If the plan goes through, she said, it will send a message to other pension plans that they don’t need to be responsible in their financial stewardship.
Plus, she said, taxpayers could be on the hook for a direct bailout down the line through a separate part of the bill if things go south again for the pension funds. And because the bill says that plans failing to pay back their loans could be eligible for forgiveness, it opens up the entire plan to just being one big bailout.
“It’s a big loss,” Greszler said. “It’s tragic and it’s unfair for those individuals, but going forward it’ll hurt more people if you let the government go in and bail everyone out.”
Central States tried to cut benefits in 2016 to stave off insolvency but ultimately failed to do so after intense pushback from retirees and a ruling from Kenneth Feinberg, a special master for the Treasury.
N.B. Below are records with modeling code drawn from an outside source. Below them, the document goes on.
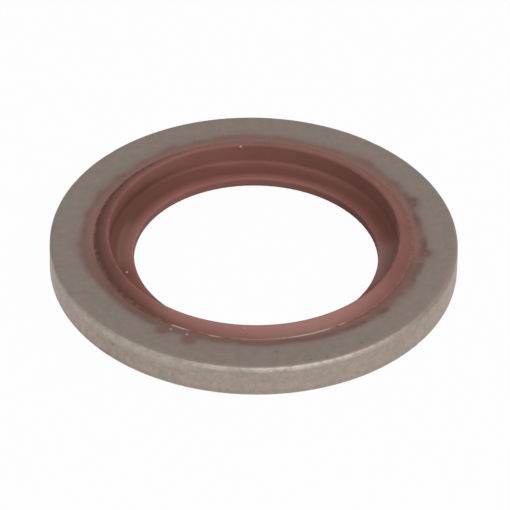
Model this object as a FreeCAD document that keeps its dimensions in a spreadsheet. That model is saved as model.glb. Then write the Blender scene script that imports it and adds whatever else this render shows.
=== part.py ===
import FreeCAD, Part
import math
import os
import Sketcher
from FreeCAD import Vector

# Self-centring bonded sealing washer for an M16 x 1.5 screw thread.
# A flat steel ring carries rubber moulded and cured onto its bore: a sealing bead stands
# proud of each face, and a thin web reaches in and grips the thread, so the washer centres itself.
# Millimetres. The origin is the centre of the ring, half way through its thickness, and +Z is its axis.

SIZES = [
    ("web_bore_diameter", 14.35, "Inside of the centring web, the root diameter of the thread"),
    ("web_reach", 1.34, "How far the web stands in from the wall below the crest"),
    ("web_thickness", 0.62, "Thickness of the centring web at its rim"),
    ("web_taper", 0.26, "How much the web thickens towards its root, above and below"),
    ("web_drop", 0.35, "How far the middle of the web lies below the middle of the ring"),
    ("web_root_flare", 0.15, "Flare where the web leaves the wall, above and below"),
    ("web_rim_break", 0.1, "Break on both inner edges of the web"),
    ("bead_width", 0.83, "Width of a bead, from its inner wall to its foot on the ring"),
    ("bead_height", 0.5, "How far a bead stands proud of the ring's face"),
    ("bead_crest_radius", 0.12, "Rounding of a bead's crest"),
    ("ring_width", 2.755, "Width of the steel ring, from its bore to its outside"),
    ("ring_thickness", 2.0, "Thickness of the strip that the ring is punched from"),
    ("ring_rim_radius", 0.18, "Rounding that tumbling leaves on both outer edges"),
    ("bore_chamfer", 0.1, "Break on both edges of the ring's bore, filled by the rubber"),
]

# Places on a sketch's lines and arcs, and the sketch's own origin.
START = 1
END = 2
CENTRE = 3
ORIGIN = (-1, START)

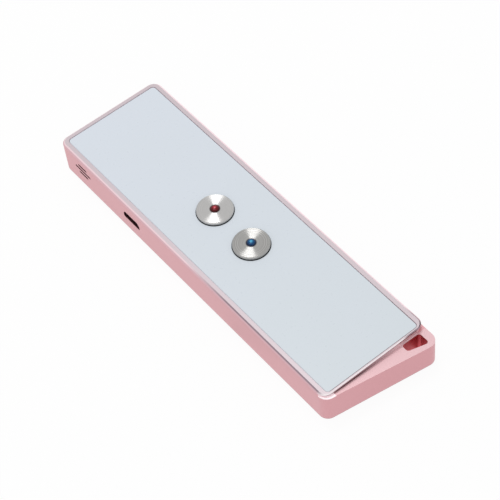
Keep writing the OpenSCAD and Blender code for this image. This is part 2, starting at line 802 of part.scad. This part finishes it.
body_shell();
front_panel();
panel_adhesive();
inner_frame();
red_key_cap();
red_key_base();
red_jewel();
red_switch_housing();
red_switch_plunger();
blue_key_cap();
blue_key_base();
blue_jewel();
blue_switch_housing();
blue_switch_plunger();
main_board();
processor_chip();
memory_chip();
audio_chip();
power_chip();
power_coil();
clock_crystal();
small_parts();
radio_board();
radio_shield();
antenna_strip();
antenna_contact();
battery_cell();
battery_board();
battery_tape();
battery_foam();
battery_lead_red();
battery_lead_black();
battery_plug();
battery_socket();
speaker_basket();
speaker_cone();
speaker_magnet();
speaker_chamber();
speaker_gasket();
slit_mesh();
speaker_leads();
microphone();
microphone_boot();
microphone_leads();
port_shell();
port_tongue();
port_contacts();
frame_screws();
board_screws();
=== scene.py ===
"""Studio picture of the handheld translator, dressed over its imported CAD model.

Metres, in the frame of the CAD source: the device lies on its back, X runs across,
Y along with the chin at the minus end, and Z up. Places on the device are in
millimetres, as in that source.
"""

import math

import bmesh
import bpy
from mathutils import Matrix, Vector


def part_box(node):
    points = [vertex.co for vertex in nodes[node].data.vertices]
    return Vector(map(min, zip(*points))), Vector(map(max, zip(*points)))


MM = 0.001

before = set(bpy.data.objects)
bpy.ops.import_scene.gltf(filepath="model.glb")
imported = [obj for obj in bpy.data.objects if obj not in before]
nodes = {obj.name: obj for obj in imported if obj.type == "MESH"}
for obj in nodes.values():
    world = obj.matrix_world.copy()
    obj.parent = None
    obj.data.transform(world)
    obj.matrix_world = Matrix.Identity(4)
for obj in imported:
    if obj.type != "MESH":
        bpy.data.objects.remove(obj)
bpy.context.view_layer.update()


# ---------------------------------------------------------------- places, in millimetres

def corners(name):
    """Lowest and highest corner of a CAD node."""
    low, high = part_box(name)
    return low / MM, high / MM


shell_low, shell_high = corners("body_shell")
panel_low, panel_high = corners("front_panel")
mesh_low, mesh_high = corners("slit_mesh")
port_low = corners("port_shell")[0]
jewel_radius = corners("red_jewel")[1].x

# From the panel out to just past the pocket's wall, and in to the end of its broken edge.
pocket_reach = 0.12
panel_edge = 0.13
# Where the rim ends above the chin, and the heights of its flat and of its chamfer.
rim_end = panel_low.y - 0.7
rim_top = shell_high.z
chamfer_middle = rim_top - 0.38
chamfer_foot = rim_top - 0.77
# Just inside the rim on the right, and just below the chin's top at its lowest.
rim_inside = panel_high.x - 0.05
under_chin_top = 9
# The strap slot goes straight down through the chin.
slot_x = (10.1, 17.2)
slot_y = (-68.8, -63.95)


# ---------------------------------------------------------------- colours

def linear(red, green, blue):
    """A paint chip of 0 to 255 as the linear colour that a shader takes."""
    def one(value):
        value = value / 255
        return value / 12.92 if value <= 0.04045 else ((value + 0.055) / 1.055) ** 2.4
    return (one(red), one(green), one(blue), 1.0)


def shades(colour, swing):
    """A darker and a lighter shade of a colour, by a share of itself."""
    dark = tuple(c * (1 - swing) for c in colour[:3]) + (1,)
    light = tuple(min(c * (1 + swing), 1) for c in colour[:3]) + (1,)
    return dark, light


# ---------------------------------------------------------------- material nodes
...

The fund has slowly declined over decades, but then was hit with a one-two punch: It lost billions of dollars in investments from the 2008 financial crisis, and UPS pulled its employees, taking more than 40,000 dues-paying workers away from the plan.
Central States now has more than 400,000 members and gives out $4 for every $1 it gets in. Its unfunded liabilities total more than $17 billion.
“The taxpayers weren’t the ones who made those promises,” Greszler said. She compared the situation to one where someone invested all their retirement savings in a single stock that then lost all its value. In that situation, it’s not a neighbor’s job to give them money.
“Just because it’s a big group of people, it shouldn’t be any different than considering an individual who had their own retirement plan,” she said.
For some, the situation is less abstract.
John Anderson, 65, is a retired dockworker who lives in the Northland. He worked for 30 years until he was forced to retire after 12 orthopedic surgeries. Now he walks with a cane 90 percent of the time. He lives paycheck to paycheck on his $3,000 monthly pension check.
His wife had her second spinal fusion surgery in April, and he’s currently taking care of her, and when she’s healthy enough he’ll schedule a shoulder replacement surgery he needs, and it’ll be her turn to take care of him.
“If they were to cut me, I would lose everything,” he said.
Anderson said he’s also a good example of the kind of widespread economic devastation that could occur if plans like Central States are simply allowed to go belly-up. The loss of his pension wouldn’t just affect him, he said, it would spread outward like a wave, damaging his whole family and community. That would be the case for many others who rely on their pensions.
“The Republicans are afraid this will turn into a bailout and cost the taxpayers greatly,” Anderson said. It’ll cost even more when people who are living check to check lose out on their pensions and need to go on state or federal assistance, he said.
There’s also a sense among union members and retirees that the federal government should be responsible for taking care of them because unions and pension funds have been federally regulated for decades, and the threat of insolvency has been obvious for some time.
“Congress has to do something. That’s their project. They’ve kicked that football around for decades,” Anderson said.
But Wes Epperson, co-director of the Missouri Kansas City Committee to Protect Pensions, isn’t enthusiastic about the prospects of the congressional committee finding a solution.
“My personal feeling is that I don’t know the committee is going to be able to resolve this,” Epperson said. “It may come down to the election in November.”